The investigation could result in the latest multibillion-euro fine for the US digital giant from the European Commission.

“We are concerned that Google’s policies do not allow news publishers to be treated in a fair, reasonable and non-discriminatory manner in its search results,” said Teresa Ribera, an executive vice-president at the commission.

“We will investigate to ensure that news publishers are not losing out on important revenues at a difficult time for the industry, and to ensure Google complies with the Digital Markets Act (DMA),” Ms Ribera added, referring to the bloc’s sweeping rule book designed to stop tech companies from monopolising digital markets.

The commission, the EU’s executive branch, said it had received indications that Google is demoting certain search results according to its site reputation abuse policy.

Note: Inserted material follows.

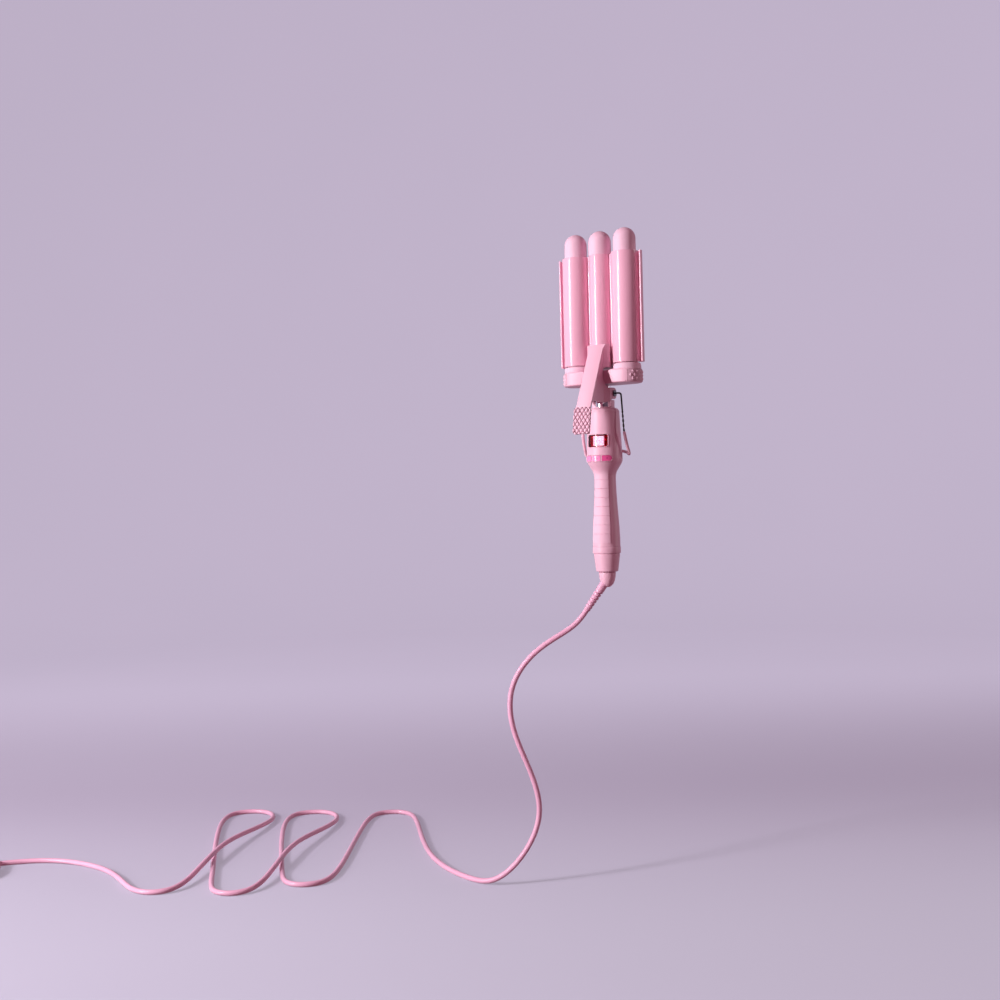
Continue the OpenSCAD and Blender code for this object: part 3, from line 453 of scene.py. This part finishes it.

But Google said the policy protects European users from “deceptive, low-quality content and scams” and “shady tactics” used to promote them so that they show up in search results.

Pandu Nayak, chief scientist at Google Search, said in a blog post that the company is trying to prevent spammers from abusing search results by buying paid-for content on a publisher’s website to trick readers into clicking on low-quality content.

Mr Nayak said the investigation was misguided and without merit.

“Unfortunately, the investigation announced today into our anti-spam efforts is entirely misguided and risks harming millions of European users,” Mr Nayak, said.

“If we allowed this behaviour — letting sites use sketchy tactics to boost their ranking, instead of investing in creating high-quality content — it would enable bad actors to displace sites that don’t use those spammy tactics, and it would degrade Search for everyone,” Mr Nayak said.

But the commission said the policy hurts “a common and legitimate way for publishers to monetise their websites and content” and could violate the DMA’s rules requiring digital gatekeepers like Google to treat other businesses fairly.

The EU drew was criticised by Mr Trump in September, when it fined Google 2.95 billion euro (£2.6bn) for breaching the 27-nation bloc’s competition rules by favouring its own digital advertising services. It was the fourth time Brussels has sanctioned Google with a multibillion-euro fine in a wider battle between the EU and Big Tech that dates back to 2017.

The EU’s new investigation must conclude within 12 months. It could fine Google parent Alphabet 10% or more of annual global revenue. The commission said it could even dismantle and sell off parts of its business.